Welchen Konflikt hat ein junger Journalist heute? Falls er überhaupt Sinn für die Frage hat, dann dürfte es die Unzufriedenheit des Zuschauers / Lesers mit der Art der Berichterstattung sein. Er findet sie tendenziös.

Hat er recht?

Die meisten Medienarbeiter können nicht sehen, dass er recht hat. Sie geben sich Mühe, sie schauen nach allen Seiten, jeder darf zu Wort kommen, jeder darf alles sagen, Vergleiche mit dem Diktaturfernsehen sind absurd.

Was offenbar nicht absurd ist, ist die Rückkehr der Denkschablone. Innere Zensur scheint nicht an Diktaturen gebunden zu sein, sondern an Ideologien, sprich an die Bereitschaft, zu glauben, man stehe auf der richtigen Seite. Wenn in einer Demokratie die Gesellschaft sich spaltet, kommt plötzlich auch hier die Gretchen-Frage zutage, die nach der richtigen Seite, der richtigen Gesinnung, des politisch korrekten Verhaltens.

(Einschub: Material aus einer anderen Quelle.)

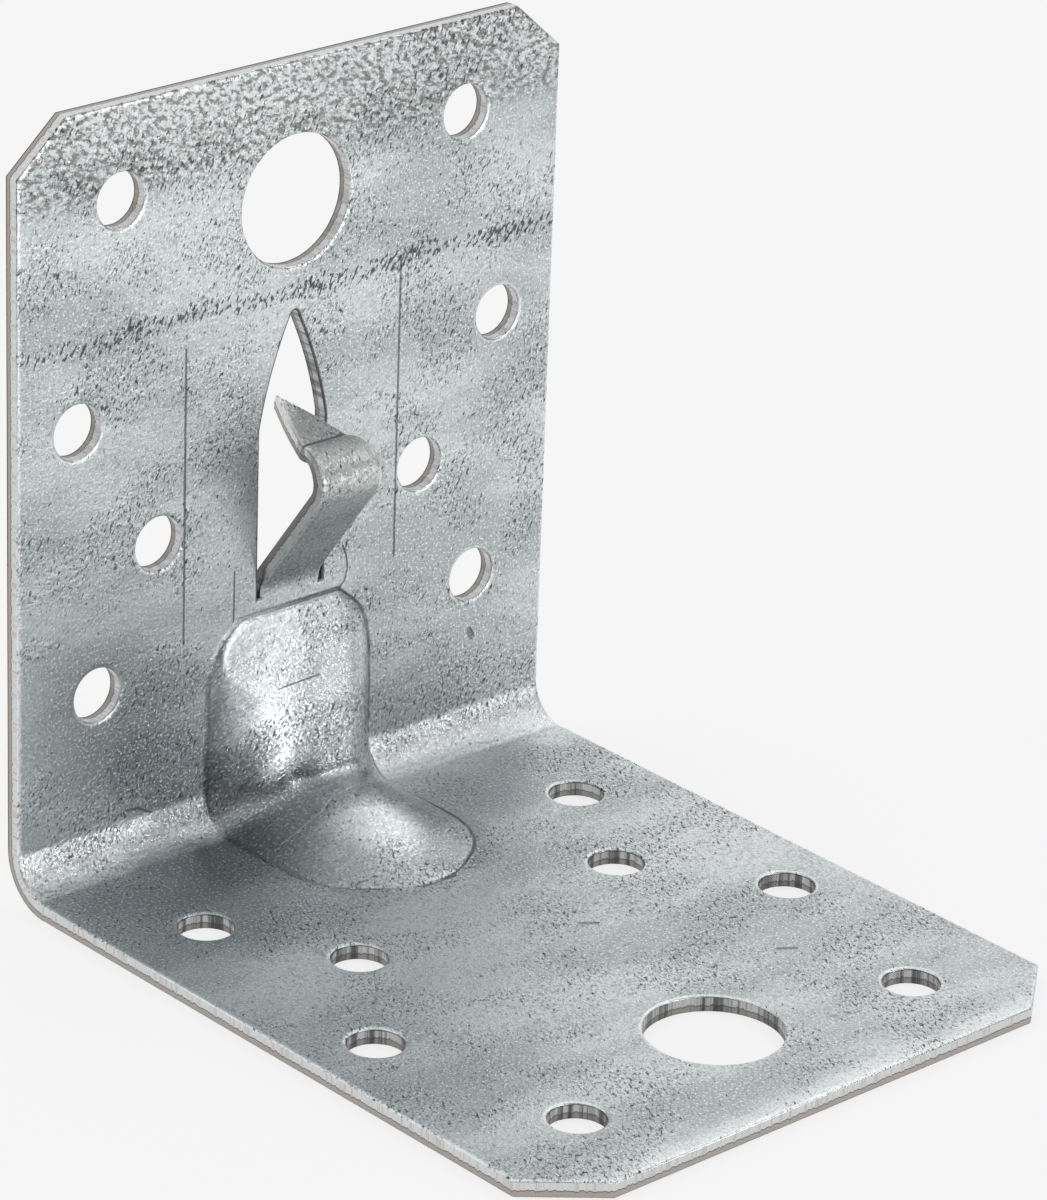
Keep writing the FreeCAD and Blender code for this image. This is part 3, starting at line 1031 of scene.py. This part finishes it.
        # The bend beside the bead, smoother and crazed, with a painted highlight along it
        plain = p.span(m["pressed"], 0.05, 0.3, 1.0, 0.0)
        m["bend"] = times(p.band(p.s, fold.bend_length / 2, 2.2, 1.0), plain)
        m["crazed"] = times(m["crazed"], m["bend"])
        m["polish"] = p.span(m["pressed"], 0.3, 1.6)
        # Painted highlights along the bend, every cut edge's roll-over and the free end of the
        # base
        end = p.math("ADD", p.s, times(m["end"], 3.0))
        m["painted_highlights"] = p.math(
            "MAXIMUM", times(m["bend"], 0.8), p.span(m["rim"], 0.10, 0.42, 0.8, 0.0),
            p.span(end, fold.base_end + 1.6, fold.base_end + 4.4, 0.8, 0.0),
        )
        # The crease along the foot of the bead, 0.25 mm wide: a groove, and painted shade that is
        # darker on the +X side; and painted shade along the slot's edge
        m["foot"] = times(
            p.band(m["foot"], -0.03, 0.10, 0.24),
            p.span(m["line"], 0.3, 0.6, 0.40, 1.0), p.span(p.x, -4.0, 3.0, 0.65, 1.0),
        )
        slot_edge_shade = times(
            p.band(p.x, 0.0, 4.1, 0.3), p.span(m["rim"], 0.14, 0.32, 1.0, 0.0),
            p.band(p.s, station(self.slot_edge_shade_height), 14.4, 0.6),
            p.math("SUBTRACT", 1.0, m["tongue"]),
        )
        m["crease_and_slot_shade"] = p.math("MAXIMUM", m["foot"], slot_edge_shade)
        # The tongue's crease, darkened with painted shade, and its flank
        crease = times(m["tongue"], p.band(p.s, sheet.tongue.crease, 0.10, 0.16))
        m["lines"] = p.math("MAXIMUM", m["lines"], crease)
        m["flank"] = times(m["tongue"], p.band(p.s, station(self.flank_height), 3.0, 4.0))
        m["cloud"] = p.span(m["cloud"], 0.36, 0.66)
        m["mottle"] = p.span(m["coarse"], 0.45, 0.75)
        m["glints"] = p.span(m["fine"], 0.55, 0.68)
        return m

    def make(self, sheet: "BracketSheet") -> Material:
        """Return the finished material, laid out by the bracket's sizes."""
        material, shader = new_material(self.name)
        p = Pattern(material.node_tree)
        m = self.masks(p, sheet)
        coats = [(getattr(self, ink), m[mask], share) for ink, mask, share in self.coats]
        rough = p.math("ADD", p.span(m["coarse"], 0.35, 0.7, -0.05, 0.08), self.roughness)
        rough = p.raised(rough, [(m[mask], weight) for mask, weight in self.roughs])
        relief = p.raised(m["rise"], [(m[mask], weight) for mask, weight in self.reliefs])
        join_metal(shader, p.coated(self.zinc, coats), rough, relief)
        return material


@dataclass(frozen=True)
class ShearedEdge:
    """Bare sheared steel under its zinc: a burnished land, then a torn dull band.

    It gives the holes and edges their bright rim and brown-grey core, and the walls of holes
    and the slot their painted shade.
    """

    name: str = "Sheared mild steel edge"
    land: str = "#d6d8d8"
    torn: str = "#b3ada8"
    gap: str = "#4f4a47"
    # The darkest colour is painted shade on the walls of holes and the slot
    shadow_ink: str = "#3f4344"

    def make(self) -> Material:
        """Return the finished material, banded by the depth in the sheet."""
        material, shader = new_material(self.name)
        p = Pattern(material.node_tree)
        streak = p.noise(0.35, 2.0, 0.6, (1, 1), 0, 6.1)
        stray = p.math("MULTIPLY", p.math("SUBTRACT", streak, 0.5), 0.5)
        edge = p.math("ADD", p.attribute("depth"), stray)
        torn = p.span(edge, 0.50, 0.62, 1.0, 0.0)
        # Painted shade on the walls of holes and the slot, in streaks about 1 mm wide, full in the
        # base's holes
        shadow = p.span(p.noise(0.9, 3.0, 0.7, (1, 1), 0, 3.6), 0.36, 0.60, 1.0, 0.35)
        colour = p.coated(self.land, (
            (self.torn, p.span(streak, 0.45, 0.75), 0.6),
            (self.torn, torn, 1.0),
            (self.shadow_ink, p.math("MULTIPLY", shadow, p.attribute("wall_shade")), 0.9),
            (self.gap, p.band(edge, 0.58, 0.02, 0.06), 0.8),
        ))
        rough = p.span(torn, 0, 1, 0.24, 0.50)
        relief = p.raised(p.math("MULTIPLY", streak, 0.05), ((torn, -0.03),))
        join_metal(shader, colour, rough, relief)
        return material


@dataclass
class Studio:
    """A pale floor, soft studio light and the photograph's camera."""

    floor_half: float = 1.5
    floor_colour: Colour = (0.82, 0.82, 0.82, 1.0)
    floor_roughness: float = 0.9
    glow: float = 0.78
    sky: float = 0.93
    dim: float = 0.03
    bright_way: Triple = (0.0, 0.86, 0.50)
    dusk: float = -0.45
    dawn: float = 0.55
    aim: Triple = (0.0, 0.0, 0.02)
    lens: float = 174.0
    eye: Triple = (-0.301417, -0.325146, 0.227884)
    turn: Triple = (1.155627, -0.032829, -0.728580)
    lamps: Tuple = (
        ("low front softbox", (0.30, -0.95, 0.12), 0.34, 0.20, 2.2),
        ("front left softbox", (-0.15, -0.92, 0.36), 0.22, 0.22, 0.6),
        ("front right softbox", (0.56, -0.46, 0.62), 0.15, 0.15, 0.85),
        ("rear right softbox", (0.60, 0.20, 0.72), 0.15, 0.15, 0.20),
    )

    def camera(self) -> None:
        """Set the camera at the photograph's viewing angle, without a lens shift."""
        data = bpy.data.cameras.new("camera")
        data.lens = self.lens
        data.clip_start = 0.01
        holder = bpy.data.objects.new("camera", data)
        holder.location = self.eye
        holder.rotation_euler = self.turn
        bpy.context.scene.collection.objects.link(holder)
        bpy.context.scene.camera = holder

    def floor(self) -> None:
        """Lay the plain floor."""
        bm = bmesh.new()
        bmesh.ops.create_grid(bm, x_segments=2, y_segments=2, size=self.floor_half)
        piece = to_object(bm, "floor")
        material, shader = new_material("Matt white card")
        tree = material.node_tree
        shader.inputs["Base Color"].default_value = self.floor_colour
        shader.inputs["Roughness"].default_value = self.floor_roughness
        path = add(tree, "ShaderNodeLightPath").outputs
        seen = joined(tree, "MAXIMUM", path["Is Camera Ray"], path["Is Glossy Ray"],
                      path["Is Transmission Ray"])
        share = joined(tree, "MULTIPLY", seen, self.glow)
        white = add(tree, "ShaderNodeEmission", {"Strength": 1.0, "Color": (1, 1, 1, 1)})
        mixed = add(tree, "ShaderNodeMixShader", {},
                    {0: share, 1: shader.outputs[0], 2: white.outputs[0]})
        tree.links.new(mixed.outputs[0], tree.nodes["Material Output"].inputs["Surface"])
        piece.data.materials.append(material)

    def lights(self) -> None:
        """Hang the soft lamps and set the even surroundings."""
        scene = bpy.context.scene
        world = bpy.data.worlds.new("studio")
        scene.world = world
        world.use_nodes = True
        tree = world.node_tree
        sight = add(tree, "ShaderNodeTexCoord")
        lift = add(tree, "ShaderNodeVectorMath", {"operation": "DOT_PRODUCT", 1: self.bright_way},
                   {0: sight.outputs["Generated"]})
        glow = add(tree, "ShaderNodeMapRange",
                   {"interpolation_type": "SMOOTHSTEP", 1: self.dusk, 2: self.dawn,
                    3: self.dim, 4: self.sky},
                   {0: lift.outputs["Value"]})
        path = add(tree, "ShaderNodeLightPath").outputs
        seen = joined(tree, "MAXIMUM", path["Is Camera Ray"], glow.outputs[0])
        ground = tree.nodes["Background"]
        ground.inputs["Color"].default_value = (1.0, 1.0, 1.0, 1)
        tree.links.new(seen, ground.inputs["Strength"])
        for name, place, wide, tall, power in self.lamps:
            data = bpy.data.lights.new(name, "AREA")
            data.shape = "RECTANGLE"
            data.size, data.size_y, data.energy = wide, tall, power
            lamp = bpy.data.objects.new(name, data)
            lamp.location = place
            way = Vector(self.aim) - Vector(place)
            lamp.rotation_euler = way.to_track_quat("-Z", "Y").to_euler()
            scene.collection.objects.link(lamp)

    def build(self) -> None:
        """Set the whole studio."""
        bpy.context.scene.view_settings.view_transform = "Standard"
        self.camera()
        self.floor()
        self.lights()


def main() -> None:
    """Build, dress and light the bracket."""
    bracket = BracketSheet()
    piece = bracket.build()
    bracket.dress(piece)
    LOG.info("bracket_sheet: %d faces", len(piece.data.polygons))
    Studio().build()


if __name__ == "__main__":
    main()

An einem Beitrag von 3sat Kulturzeit konnte man das gerade ziemlich gut sehen. Bereits die Ankündigung ließ erkennen, dass man gleich wieder an der Entlarvung rechtslastiger Bevölkerungsteile würde teilnehmen können.

Sind die Protestler, die bei den Wahlveranstaltungen von Angela Merkel Buh! rufen und mit der Trillerpfeife lärmen, wirklich spontane Wutbürger, wurde schon in der Anmoderation gefragt. Oder reisen sie nicht vielmehr organisiert an? Regelrecht verabredet.

Ich glaubte, nicht recht zu hören. Denn Merkel-Fans und die Kanzlerin selbst reisten doch schließlich auch an. Frau Merkel kommt, wenn das Gesetz es erlaubt, sogar im Regierungshubschrauber. Konnte man da ihren Gegnern keinen Bus gönnen?

Aber das, was entlarvt werden sollte, war ja der Mangel an Spontaneität.

Achtung, dachte ich, Achtung Bevölkerung, schön spontan bleiben, sonst kommt der TV-Verfassungsschutz. Und in der Tat war der Beitrag im Stil solcher Haltung gemacht. Die Protestierer, diesmal zum Glück aus dem westlichen Saarland, sollten der Organisiertheit überführt werden.

Aber, so fragte ich mich, wenn das Anreisen in Bussen so unbotmäßig und der Protest selbst so unverschämt ist, warum genierte das nicht beim G20? Busse nach Hamburg aus jedweder Richtung, ein Sonderzug, wenn ich nicht irre. Und eine generalstabsmäßige Vorbereitung.

Nun ja. Man darf nicht zuviel verlangen. Mir würde es zunächst reichen, wenn Journalisten im eigenen Haus, bei ARD und ZDF, recherchierten und fragten, warum sich einkaufende Studiogäste für Talk-Shows in Bussen angefahren werden? Erfreut über soviel Objektivität, würde der Zuschauer sich regelrecht beschützt fühlen. Beschützt vor bestellten Claqueuren, vor Schmierentheater und vor dem sehr unguten Gefühl, in einem Klima der Heuchelei zu leben.

Das baldige Ende eines solchen Klimas und die Rückkehr zu einer fairen, sprich unideologischen Berichterstattung, das ist es, glaube ich, wonach die Deutschen in diesem Vollherbst suchen. Ich würde sogar noch mehr Gebühren bezahlen. So wichtig finde ich das. Und ich stelle es mir soviel leichter vor unter den Bedingungen der Freiheit. Aber vielleicht irre ich mich, und es wird noch ein schmerzlicher Weg sein. Mit Schuldzuweisungen und Abwehr. Mit Unterstellungen und kalkuliertem Gebrauch dessen, was Habermas Herrschaftswissen genannt hat.